Cuando se consideran todas las potencias de Colombia, y claro, de sus habitantes, se suele plantear unos supuestos idílicos que tendrían al país en una situación de real prosperidad para todos.
¿Qué sería de esta nación si no hubiera guerrilla, por ejemplo? ¿Cuán lejos llegaría su economía y qué lugar ocuparía en el mundo, si todos sus procesos contractuales, y los más simples actos de su cotidianidad, no pagaran el peaje infame de la corrupción? ¿Qué tan distinta sería la vida de tantas comunidades si no existiera esta geografía feroz, sobre la que ensaña la crueldad del invierno?
Por ese mismo tamiz de los ideales pasan la ausencia de paramilitares y bacrim. La organización eficiente del Estado y que el papeleo no se erigiera como un tormento diario para el ciudadano y su tiempo y su bolsillo. Y tantas y tantas conjeturas felices, que desearían quitarle al país desde los vicios de su idiosincrasia hasta las pestes de la gestión sórdida.
Pero hay un planteamiento que se suele evadir: ¿cómo sería Colombia si no tuviera política, esta “política”, si pudiera vivir un solo día sin su clase política que es la élite que controla el Estado? Como señaló Alberto Casas en su más reciente columna de la revista Bocas, “difícil una actividad más desacreditada”. Por la vía de las encuestas y de sus comentarios diarios, la gente repudia a los partidos políticos; deplora la existencia de los personajes “políticos” a los que siempre asocia a la corrupción; y asume como una desgracia patria su existencia cancerígena.
La política nuestra se define en el diccionario de las ciencias ocultas. Los partidos políticos agonizan estragados por el veneno de los intereses particulares.
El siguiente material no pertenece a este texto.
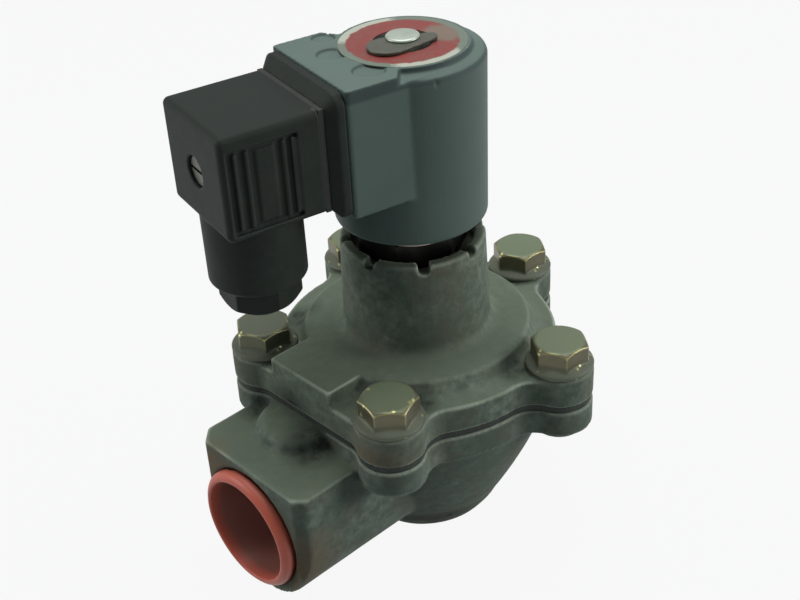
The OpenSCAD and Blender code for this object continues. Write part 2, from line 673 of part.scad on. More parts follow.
module coil_housing() color([0.36, 0.41, 0.42])
    difference() {
        union() {
            rotate_extrude() polygon([[0, coil_z], [coil_d / 2 - coil_draft / 2 - 0.6, coil_z],
                [coil_d / 2 - coil_draft / 2, coil_z + 0.6], [coil_d / 2, chamfer_z],
                [coil_d / 2 - 0.5, chamfer_z + 0.9], [top_disc_d / 2 + 0.4, shoulder_z],
                [top_disc_d / 2, shoulder_z],
                [top_disc_d / 2, coil_top_z - 0.2], [top_disc_d / 2 - 0.2, coil_top_z], [0, coil_top_z]]);
            along_connector() translate([0, 0, nose_z]) linear_extrude(nose_h) offset(r = 0.8, $fn = 16)
                translate([-nose_w / 2 + 0.8, 0]) square([nose_w - 1.6, nose_reach - 0.8]);
        }
        // Bore for the core tube, the pocket for the steel shell and the seat of the label
        translate([0, 0, coil_z - over]) cylinder(r = tube_r + slack, h = coil_top_z);
        translate([0, 0, shell_z - fit]) cylinder(r = shell_r + fit, h = shell_h + 2 * fit);
        translate([0, 0, coil_top_z - 0.3]) cylinder(d = top_disc_d - 1.6, h = over);
        // The coil's lowered edge, carried on into the corners of the nose
        along_connector() for (side = [0, 180])
            rotate([0, 0, side == 0 ? -ledge_turn : 180 - ledge_turn])
                rotate_extrude(angle = 2 * ledge_turn) polygon([[top_disc_d / 2, shoulder_z],
                    [top_disc_d / 2 + 0.4, shoulder_z], [nose_reach, chamfer_z - 0.2],
                    [nose_reach, coil_top_z + over], [top_disc_d / 2, coil_top_z + over]]);
        // Tunnels for the blades and the screw
        along_connector() {
            for (b = BLADES)
                translate([b[0] - blade_w / 2 - fit, shell_r + 0.5, screw_z + b[1] - blade_t / 2 - fit])
                    cube([blade_w + 2 * fit, nose_reach, blade_t + 2 * fit]);
            connector_bar(screw_r + fit, nose_reach - 5, nose_reach + over, screw_z);
        }
    }

module flux_shell() color([0.5, 0.5, 0.5])
    difference() {
        translate([0, 0, shell_z]) cylinder(r = shell_r, h = shell_h);
        translate([0, 0, shell_z + shell_wall]) cylinder(r = shell_r - shell_wall, h = shell_h);
        translate([0, 0, shell_z - over]) cylinder(r = tube_r + slack, h = shell_h);
    }

module flux_lid() color([0.5, 0.5, 0.5])
    translate([0, 0, shell_z + shell_h - lid_t]) difference() {
        cylinder(r = shell_r - shell_wall - fit, h = lid_t);
        translate([0, 0, -over]) cylinder(r = tube_r + slack, h = lid_t + 2 * over);
    }

module bobbin() color([0.85, 0.84, 0.78])
    translate([0, 0, bobbin_z]) rotate_extrude() polygon([[tube_r + run, 0],
        [bobbin_r, 0], [bobbin_r, bobbin_flange_t],
        [tube_r + run + bobbin_wall, bobbin_flange_t],
        [tube_r + run + bobbin_wall, bobbin_h - bobbin_flange_t],
        [bobbin_r, bobbin_h - bobbin_flange_t], [bobbin_r, bobbin_h], [tube_r + run, bobbin_h]]);

module winding() color([0.65, 0.36, 0.2])
    translate([0, 0, bobbin_z + bobbin_flange_t + fit]) difference() {
        cylinder(r = bobbin_r - 0.8, h = bobbin_h - 2 * bobbin_flange_t - 2 * fit);
        translate([0, 0, -over]) cylinder(r = tube_r + run + bobbin_wall + fit, h = bobbin_h + over);
    }

module coil_label() color([0.72, 0.2, 0.18])
    translate([0, 0, coil_top_z - 0.3]) difference() {
        cylinder(d = top_disc_d - 1.8, h = 0.25);
        translate([0, 0, -over]) cylinder(r = tube_r + slack, h = 3 * over);
    }

// Spring steel clip with a broad lobe and a narrow tip, pushed from the front into the hub's groove
module retaining_clip() color([0.42, 0.42, 0.36])
    rotate([0, 0, 48]) translate([0, 0, clip_z]) linear_extrude(clip_t) difference() {
        hull() {
            translate([-clip_lobe_r * 0.75, -clip_lobe_r * 0.9]) circle(r = clip_lobe_r, $fn = 48);
            translate([clip_lobe_r + 1.2, -0.3]) circle(r = clip_tip_r, $fn = 32);
        }
        circle(r = hub_r - 0.9 + fit);
        translate([-(hub_r - 1.2), 0]) square([2 * (hub_r - 1.2), 2 * clip_lobe_r]);
    }

// Black base between the coil's nose and the plug, tapering to the plug's size
module terminal_base() color([0.07, 0.07, 0.07])
    along_connector() difference() {
        hull() {
            for (x = [-1, 1], z = [nose_z + 0.2 + base_corner_r, coil_top_z - 0.4 - base_corner_r])
                translate([x * (nose_w / 2 - 0.4 - base_corner_r), 0, 0])
                    connector_bar(base_corner_r, nose_reach, nose_reach + 2, z, $fn = 24);
            for (x = [-1, 1], z = [plug_z + 0.4 + plug_edge_r, plug_top_z - plug_edge_r])
                translate([x * (plug_w / 2 - plug_edge_r), 0, 0])
                    connector_bar(plug_edge_r, nose_reach + base_t - 1, nose_reach + base_t, z, $fn = 24);
        }
        for (b = BLADES)
            translate([b[0] - blade_w / 2 - fit, nose_reach - over, screw_z + b[1] - blade_t / 2 - fit])
                cube([blade_w + 2 * fit, base_t + 2 * over, blade_t + 2 * fit]);
        connector_bar(screw_r + fit, nose_reach - over, nose_reach + base_t + over, screw_z);
    }

module terminal_pins() color([0.75, 0.74, 0.7])
    along_connector() for (b = BLADES)
        translate([b[0] - blade_w / 2, shell_r + 0.8, screw_z + b[1] - blade_t / 2])
            cube([blade_w, plug_back + insert_depth - 3 - shell_r - 0.8, blade_t]);

module connector_gasket() color([0.05, 0.05, 0.05])
    along_connector() difference() {
        translate([-plug_w / 2 + 0.2, nose_reach + base_t, plug_z + 0.2])
            cube([plug_w - 0.4, gasket_t, plug_h - 0.4]);
        for (b = BLADES)
            translate([b[0] - blade_w / 2 - fit, nose_reach + base_t - over,
                       screw_z + b[1] - blade_t / 2 - fit])
                cube([blade_w + 2 * fit, gasket_t + 2 * over, blade_t + 2 * fit]);
        connector_bar(screw_r + fit, nose_reach + base_t - over, plug_back + over, screw_z);
    }

module terminal_insert() color([0.12, 0.12, 0.12])
    along_connector() difference() {
        translate([-plug_w / 2 + plug_wall + 0.3, plug_back, plug_z + plug_wall + 0.3])
            cube([plug_w - 2 * plug_wall - 0.6, insert_depth, plug_h - 2 * plug_wall - 0.6]);
        for (b = BLADES)
            translate([b[0] - blade_w / 2 - fit, plug_back - over, screw_z + b[1] - blade_t / 2 - fit])
                cube([blade_w + 2 * fit, insert_depth - 1, blade_t + 2 * fit]);
        connector_bar(screw_r + fit, plug_back - over, plug_back + insert_depth + over, screw_z);
    }

// Moulded plug with its neck, ribbed side panels and the recess of the screw
module plug_housing() color([0.08, 0.08, 0.08])
    along_connector() difference() {
        edge = plug_edge_r;
        union() {
            hull() {
                for (x = [-1, 1], z = [plug_z + edge, plug_top_z - edge]) {
                    translate([x * (plug_w / 2 - edge), plug_front - edge, z]) sphere(r = edge, $fn = 16);
                    translate([x * (plug_w / 2 - edge), plug_back, z]) rotate([-90, 0, 0])
                        cylinder(r = edge, h = 1, $fn = 16);
                }
            }
            translate([0, plug_mid, neck_z]) rotate_extrude() polygon([
                [0, 0], [neck_d / 2 - 1, 0], [neck_d / 2, 1],
                [neck_d / 2, neck_len + 3], [0, neck_len + 3]]);
        }
        translate([-plug_w / 2 + plug_wall, plug_back - over, plug_z + plug_wall])
            cube([plug_w - 2 * plug_wall, plug_depth - plug_wall - 5 + over, plug_h - 2 * plug_wall]);
        // Passage of the cable, with the pocket for the gland's parts
        translate([0, plug_mid, neck_z - over])
            cylinder(r = gland_pocket_r, h = washer_z + gland_washer_h + grommet_h + slack - neck_z + over);
        translate([0, plug_mid - 1, neck_z]) cylinder(r = 5.5, h = neck_len + 2 * plug_wall);
        connector_bar(screw_r + fit, plug_back, plug_front + over, screw_z);
        connector_bar(screw_recess_r, plug_front - screw_recess_depth, plug_front + over, screw_z);
        for (side = [0, 1])
            mirror([side, 0, 0]) side_panel();
    }

// Recessed panel on the plug's side, with upright ribs and a raised middle left standing in it
module side_panel() {
    rib_w = panel_w / 17;
    translate([plug_w / 2 - panel_depth, plug_front - plug_edge_r - panel_w, plug_z + plug_edge_r])
    difference() {
        cube([panel_depth + over, panel_w, panel_h]);
        for (k = [0.03, 0.17, 0.69, 0.85])
            translate([-over, k * panel_w, 1]) cube([over + panel_depth * 0.75, rib_w, panel_h - 2]);
        translate([-over, 0.32 * panel_w, 1.5])
            cube([over + panel_depth * 0.5, 0.27 * panel_w, panel_h - 3]);
    }
}

module plug_screw() color([0.55, 0.55, 0.52])
    along_connector() difference() {
        union() {
            connector_bar(screw_r, nose_reach - 4.5, plug_front - screw_recess_depth, screw_z);
            connector_bar(screw_recess_r - 0.4, plug_front - screw_recess_depth, plug_front - 0.8, screw_z);
        }
        translate([-screw_recess_r, plug_front - 1.7, screw_z - screw_recess_r / 10])
            cube([2 * screw_recess_r, screw_recess_depth, screw_recess_r / 5]);
    }

module gland_grommet() color([0.06, 0.06, 0.06])
    along_connector() translate([0, plug_mid, washer_z + gland_washer_h + 2 * fit]) difference() {
        cylinder(r = gland_pocket_r - fit, h = grommet_h);
        translate([0, 0, -over]) cylinder(r = cable_bore_r, h = grommet_h + 2 * over);
    }

module gland_washer() color([0.15, 0.15, 0.15])
    along_connector() translate([0, plug_mid, washer_z]) difference() {
        cylinder(r = gland_pocket_r - fit, h = gland_washer_h);
        translate([0, 0, -over]) cylinder(r = cable_bore_r + 0.5, h = gland_washer_h + 2 * over);
    }

module gland_nut() color([0.07, 0.07, 0.07])
    along_connector() translate([0, plug_mid, gland_z]) difference() {
        union() {
            intersection() {
                cylinder(r = gland_af / 2 / cos(30), h = gland_len - 0.2, $fn = 6);
                cylinder(r1 = gland_end_r, r2 = gland_end_r + gland_len * 1.35, h = gland_len);
            }
            translate([0, 0, 2.5]) cylinder(r = gland_pocket_r - fit, h = washer_z - fit - gland_z - 2.5);
        }
        translate([0, 0, -over]) cylinder(r = cable_bore_r + 0.6, h = gland_len + 6);
    }

module inlet_plug() color([0.68, 0.16, 0.1])
    inlet_axis() translate([0, 0, inlet_face_y]) rotate_extrude() polygon([
        [0, -cap_depth], [port_minor_d / 2 - 1.2, -cap_depth], [port_minor_d / 2 - 0.3, -cap_depth + 1],
        [port_minor_d / 2 - 0.15, 0], [cap_rim_d / 2, 0], [cap_rim_d / 2, cap_rim_t * 0.45],
        [cap_rim_d / 2 - 0.7, cap_rim_t * 0.7], [cap_bore_d / 2 + 1.2, cap_rim_t],
        [cap_bore_d / 2 + 0.6, cap_rim_t], [cap_bore_d / 2, cap_rim_t - 0.6],
        [cap_bore_d / 2 - 0.4, -cap_depth + 1.6], [0, -cap_depth + 1.6]]);

body();
cover();
cover_bolts();
diaphragm();
support_plate();
retaining_disc();
centre_bolt();
centre_nut();
main_spring();
pilot_seat();
pilot_seat_ring();
core_tube();
tube_nut();
fixed_core();
shading_ring();
plunger();
plunger_seal();
plunger_spring();
wave_washer();
coil_housing();
flux_shell();
flux_lid();
bobbin();
winding();
coil_label();
retaining_clip();
terminal_base();
terminal_pins();
connector_gasket();
terminal_insert();
plug_housing();
plug_screw();
gland_grommet();
gland_washer();
gland_nut();
inlet_plug();
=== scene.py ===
import math

import bmesh
import bpy
from mathutils import Matrix, Vector, noise
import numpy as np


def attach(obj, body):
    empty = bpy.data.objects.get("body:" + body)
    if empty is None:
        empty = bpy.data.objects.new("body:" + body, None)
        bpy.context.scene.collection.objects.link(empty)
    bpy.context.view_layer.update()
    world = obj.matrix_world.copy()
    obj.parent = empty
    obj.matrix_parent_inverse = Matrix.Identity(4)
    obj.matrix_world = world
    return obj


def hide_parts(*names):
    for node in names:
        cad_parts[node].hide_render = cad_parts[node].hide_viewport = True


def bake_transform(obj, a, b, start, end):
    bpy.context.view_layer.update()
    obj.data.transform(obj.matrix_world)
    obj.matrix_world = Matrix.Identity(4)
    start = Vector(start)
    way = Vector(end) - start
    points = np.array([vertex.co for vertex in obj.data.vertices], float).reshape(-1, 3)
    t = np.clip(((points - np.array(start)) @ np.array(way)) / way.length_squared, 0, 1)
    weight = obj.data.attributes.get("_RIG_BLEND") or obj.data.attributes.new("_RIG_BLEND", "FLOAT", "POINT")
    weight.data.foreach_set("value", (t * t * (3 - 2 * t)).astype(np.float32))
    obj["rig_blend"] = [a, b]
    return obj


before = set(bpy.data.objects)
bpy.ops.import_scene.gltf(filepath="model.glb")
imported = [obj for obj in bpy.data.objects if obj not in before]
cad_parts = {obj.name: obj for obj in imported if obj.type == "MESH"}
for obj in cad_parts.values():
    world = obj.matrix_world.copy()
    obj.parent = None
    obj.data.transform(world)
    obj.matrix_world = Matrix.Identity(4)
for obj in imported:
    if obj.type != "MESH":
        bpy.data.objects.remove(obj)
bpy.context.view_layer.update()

# Body casting
# The lower half of the valve: an aluminium die casting with the inlet boss, the outlet stub,
# the bowl and the lower flange. As cast outside, machined only on its ports and its joint face.
# It takes the cover bolts in five tapped lugs.
MM = 0.001


def srgb(code):
    """Linear colour of an sRGB hex value."""
    parts = [int(code[i:i + 2], 16) / 255 for i in (1, 3, 5)]
    return [p / 12.92 if p <= 0.04045 else ((p + 0.055) / 1.055) ** 2.4 for p in parts] + [1.0]


def add(tree, kind, inputs=None, **settings):
    """Adds a node, with its settings and its input values or links."""
    made = tree.nodes.new(kind)
    for key, value in settings.items():
        setattr(made, key, value)
    for key, value in (inputs or {}).items():
        if isinstance(value, bpy.types.NodeSocket):
            tree.links.new(value, made.inputs[key])
        else:
            made.inputs[key].default_value = value
    return made


def new_material(name):
    """An empty material with its shader, and the socket of the object's coordinates."""
    mat = bpy.data.materials.new(name)
    mat.use_nodes = True
    tree = mat.node_tree
    return mat, tree, tree.nodes["Principled BSDF"], add(tree, "ShaderNodeTexCoord").outputs["Object"]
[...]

Un hombre como Enrique Peñalosa debe declararse “cadáver político”, difunto en la mañosa vida política nacional. Los jóvenes no quieren saber nada de esa política, ni de esos “políticos”, más empeñados en puntear los sondeos de popularidad, que en tomar las decisiones de interés público que necesitan el Estado, los departamentos, los municipios, una nueva sociedad del siglo XXI, la derrota de la adversidad.
Sin esa “política”, que hemos asumido, tristemente, como un karma o un destino manifiesto, en realidad sí tendríamos otro país. Más transparente, menos turbio, más eficiente y próspero. Con una agenda informativa diferente, donde “la cosa política” no fuera chiste ni chisme, ni el titular obligado de la primera página. Volverían a tener sentido las promesas, valor la verdad, entereza el compromiso y consistencia la palabra dada. Dejaría el ciudadano de sentir que mantiene con sus impuestos y contribuciones a una clase parásita, que medra en la sombra de las cuentas anónimas, del presupuesto escamoteado.
Pero también los políticos son conscientes de su propia decadencia. De su pérdida de estatus en el imaginario de la confianza y de la honradez. La elección del joven Simón Gaviria como Jefe Único del Partido Liberal busca exorcizar esa desgracia, lavar con una figura pulcra y sin antecedentes penales toda su mala imagen. Vestirse con otro traje para encarar el futuro.
¿Cómo sería Colombia si no tuviera política, si pudiera vivir un solo día sin su clase política que es la élite que controla el Estado? Interesante supuesto. Un ejercicio de esperanza que está lleno de deseos.